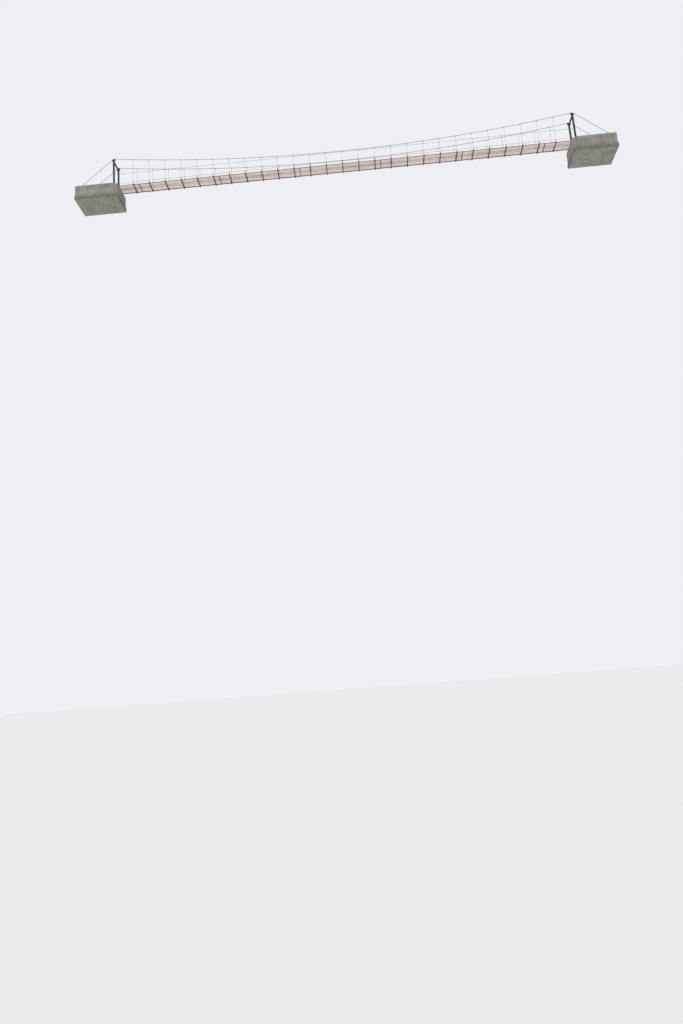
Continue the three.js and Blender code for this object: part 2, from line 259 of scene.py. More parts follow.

--

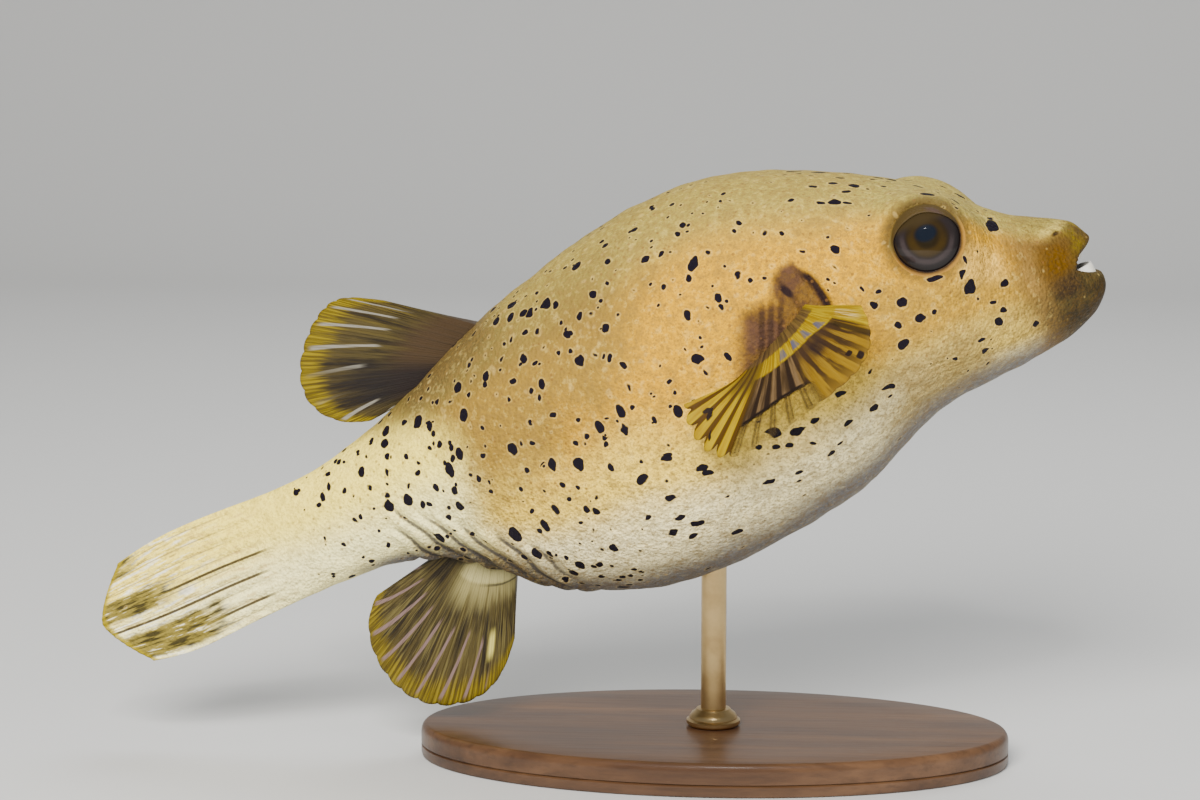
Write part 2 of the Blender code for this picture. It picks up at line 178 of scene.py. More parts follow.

---

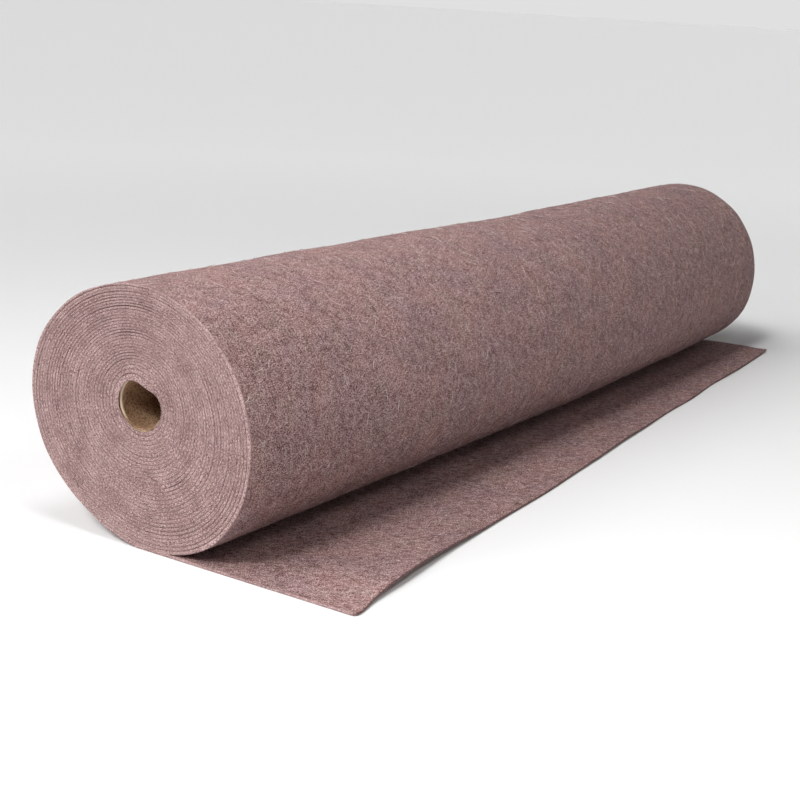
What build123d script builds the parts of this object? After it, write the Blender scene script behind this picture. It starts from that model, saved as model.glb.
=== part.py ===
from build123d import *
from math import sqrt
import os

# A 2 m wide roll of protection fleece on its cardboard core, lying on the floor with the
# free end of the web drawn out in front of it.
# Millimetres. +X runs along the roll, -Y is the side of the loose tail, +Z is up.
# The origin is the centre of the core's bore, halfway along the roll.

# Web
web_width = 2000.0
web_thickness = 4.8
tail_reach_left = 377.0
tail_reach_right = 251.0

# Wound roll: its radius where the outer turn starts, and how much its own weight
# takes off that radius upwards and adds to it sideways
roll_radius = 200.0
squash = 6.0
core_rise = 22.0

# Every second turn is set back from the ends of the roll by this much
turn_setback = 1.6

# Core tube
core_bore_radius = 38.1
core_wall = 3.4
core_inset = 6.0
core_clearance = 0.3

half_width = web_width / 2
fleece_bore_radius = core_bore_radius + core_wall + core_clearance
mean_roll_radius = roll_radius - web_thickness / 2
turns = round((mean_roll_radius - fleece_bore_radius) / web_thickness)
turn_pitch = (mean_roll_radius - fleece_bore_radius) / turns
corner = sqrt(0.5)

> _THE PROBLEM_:
In the records above, how many lines hold the string "follow"? Reply with only the number.

> _THE ANSWER_:
2